I had a satisfiable time in high school, coming out with a sheet of paper known as my diploma, endless inapplicable knowledge, great friends that I'll [poorly] keep in touch with, and universally basic high school memories of ditching class, playing beer pong in random people's basements, Friday night football games, so on and so forth. I love reminiscing on the past just as much as the next person, but all of those things are just that; things of the past.
However, I know that there are definitely kids from my high school inspecting the list to find our "competitors'" ranking (I really was never aware of any competition other than the one amongst my graduating class to get into college and GTFO), texting their friends saying, "We did it!"
I could imagine them doing this while their egos boost quicker than their GPAs did after midterms, as if naming Millburn High School the 13th best public school in the country is at all relevant to their lives during this point in time. There are people (attempting at) continuing to thrive off of these days of the past, and firmly believing high school was IT, holding the utmost importance and setting the tone for the rest of our lives. These are the people who peaked in high school.
If you're reading this and thinking to yourself, "Did I peak in high school?" I'm sorry my friend, but no, you did not peak in high school. Apparently second guessing yourself is literally a sign that you didn't peak in high school. If you peaked in high school, you'd know. But perhaps you subconsciously know you did, and pondering the thought that you're still climbing your way to the top is your way of denying coping with the fact that you graduated, however many years later it may be.
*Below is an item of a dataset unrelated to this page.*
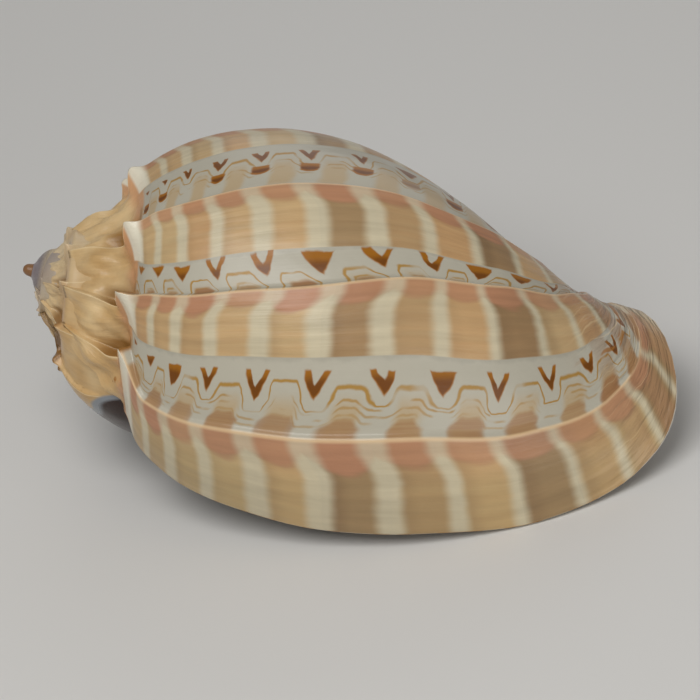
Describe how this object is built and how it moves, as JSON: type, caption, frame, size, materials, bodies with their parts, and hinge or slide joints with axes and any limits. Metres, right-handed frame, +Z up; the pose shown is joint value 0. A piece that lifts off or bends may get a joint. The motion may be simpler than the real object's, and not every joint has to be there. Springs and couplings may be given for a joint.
{
  "type": "harp shell",
  "caption": "Ribbed sea snail shell with a low spiny spire, a swollen body whorl, a wide open mouth and a thick turned outer lip.",
  "frame": {"origin": "bottom centre of the shell's bounding box as it lies at rest, mouth down", "axes": "+X towards the front (canal) end of the shell, along its longest extent; -Y towards the outer lip; +Z up, away from the mouth"},
  "size_m": [0.0792, 0.0502, 0.0392],
  "materials": {
    "shell": "glossy natural shell: cream with pink-brown and tan banded ribs, dark brown glossy callus by the mouth, cream inside"
  },
  "bodies": {
    "root": {"shell": "shell"}
  },
  "joints": []
}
While some were busy peaking, I was developing traits that I personally think will come in handy much more than anything I could have learned while actually paying attention to my surroundings.
Work Ethic
Nothing ever came easy to me, except for falling asleep. On a list of things I'm good at, sleeping is probably number one. But this talent didn't allow me to hold much of an authority. As a result I'd have to work a little bit harder than my peers, requiring me to physically ask someone to copy their homework instead of them just giving it to me. Having done this throughout high school, it's prepared me for the real world where nothing is handed to you, and the college mentality of "every man for himself."
Psychic Abilities
Getting ghosted isn't just a playful tradition we did in middle school of someone ringing your doorbell and running away, surprising you with a bag of candy on your doorstep and a message letting you know you've been anonymously "ghosted." Being ghosted in the real world is actually quite the opposite. There's no message making you aware of the situation, nor is there anything sweet involved. The only things you're left with are the confusion of "why won't s/he just text back?" and the frustration that there's nothing you can do about it, because spoiler alert: you're no longer anybody's priority. I've learned from experience when there's a better option, people usually go for that one, whether it's a friend group or a prom date.
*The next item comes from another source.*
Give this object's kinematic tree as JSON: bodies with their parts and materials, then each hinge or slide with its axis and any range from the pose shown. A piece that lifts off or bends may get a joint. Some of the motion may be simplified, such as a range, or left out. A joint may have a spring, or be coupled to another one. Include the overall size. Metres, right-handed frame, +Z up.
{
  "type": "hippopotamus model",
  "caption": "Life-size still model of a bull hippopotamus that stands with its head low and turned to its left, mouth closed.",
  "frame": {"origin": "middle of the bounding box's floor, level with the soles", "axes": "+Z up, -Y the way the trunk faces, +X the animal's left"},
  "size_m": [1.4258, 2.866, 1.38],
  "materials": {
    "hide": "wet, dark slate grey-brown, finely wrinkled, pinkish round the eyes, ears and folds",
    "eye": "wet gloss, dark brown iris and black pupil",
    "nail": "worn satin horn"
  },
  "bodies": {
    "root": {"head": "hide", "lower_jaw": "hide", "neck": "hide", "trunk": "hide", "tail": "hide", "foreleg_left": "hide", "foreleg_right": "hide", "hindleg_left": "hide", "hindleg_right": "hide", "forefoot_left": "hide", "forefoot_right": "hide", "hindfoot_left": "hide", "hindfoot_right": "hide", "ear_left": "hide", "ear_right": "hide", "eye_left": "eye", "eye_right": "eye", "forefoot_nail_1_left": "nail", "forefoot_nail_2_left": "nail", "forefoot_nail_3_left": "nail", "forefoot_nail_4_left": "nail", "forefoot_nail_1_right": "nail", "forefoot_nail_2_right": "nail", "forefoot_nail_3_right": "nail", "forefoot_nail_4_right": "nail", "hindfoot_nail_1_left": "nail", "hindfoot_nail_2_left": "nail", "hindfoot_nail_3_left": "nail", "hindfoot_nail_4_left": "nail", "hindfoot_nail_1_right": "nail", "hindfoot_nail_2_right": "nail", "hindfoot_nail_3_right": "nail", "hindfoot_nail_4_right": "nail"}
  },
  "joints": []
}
There are plenty of fish in the sea, and young adults intend to test the waters as thoroughly as possible, regardless of an individual's high school social or academic status. Having much experience with this in high school, the essence of surprise in being "ghosted" in the real world is absent because unlike finding a formal date, it's expected.
Freedom
Just like the Kardashians, nobody is actually keeping up with me. It's not that I wasn't relevant in high school, because I certainly was. Without my grades and sympathetic teachers, numerous tests would probably have remained un-curved or unscaled. If Millburn High School was US Weekly, I wouldn't be on the cover. But the events of my life might've made it into a few feature stories over the years. Although it may not have occurred to some individuals to check up on me and see if I was available to attend their awesome parties to soak up each other's awesomeness, I still showed up to be welcomed with open arms (and beer).
They say high school never ends, so it's probably still not occurring to anybody to check up on me now, either. I'm not tied down to anything and I don't really care where the scene is for the night. I wasn't the life of the party then, meaning I have no such reputation to uphold now. I have no obligations to make an appearance anywhere, whether it's a social gathering or dropping by your old stomping grounds to show everybody how far you've come, despite the fact you're literally right back where you started. When you were "under the radar," nobody cares what you did after getting too drunk at the graduation party and venturing off to college unless you got fat, famous, or immediately became a teen parent.
Immunity
Honestly, nobody cares what anybody did, or is currently doing. The only way people are caught up on each other's lives post-graduation is through run-ins at delis/coffeeshops/malls/etc. during school breaks when both parties fail at avoiding eye contact, obligating the individuals to partake in a forced conversation.
I don't have to worry about being the kid who never stops talking about high school because I just don't have anything to say on the matter. Furthermore, I don't have to be concerned about someone from my past planning revenge against me for the future, like in those creepy movies, because I'm almost positive I had little to no affect on anybody except for my group of friends, during my high school career.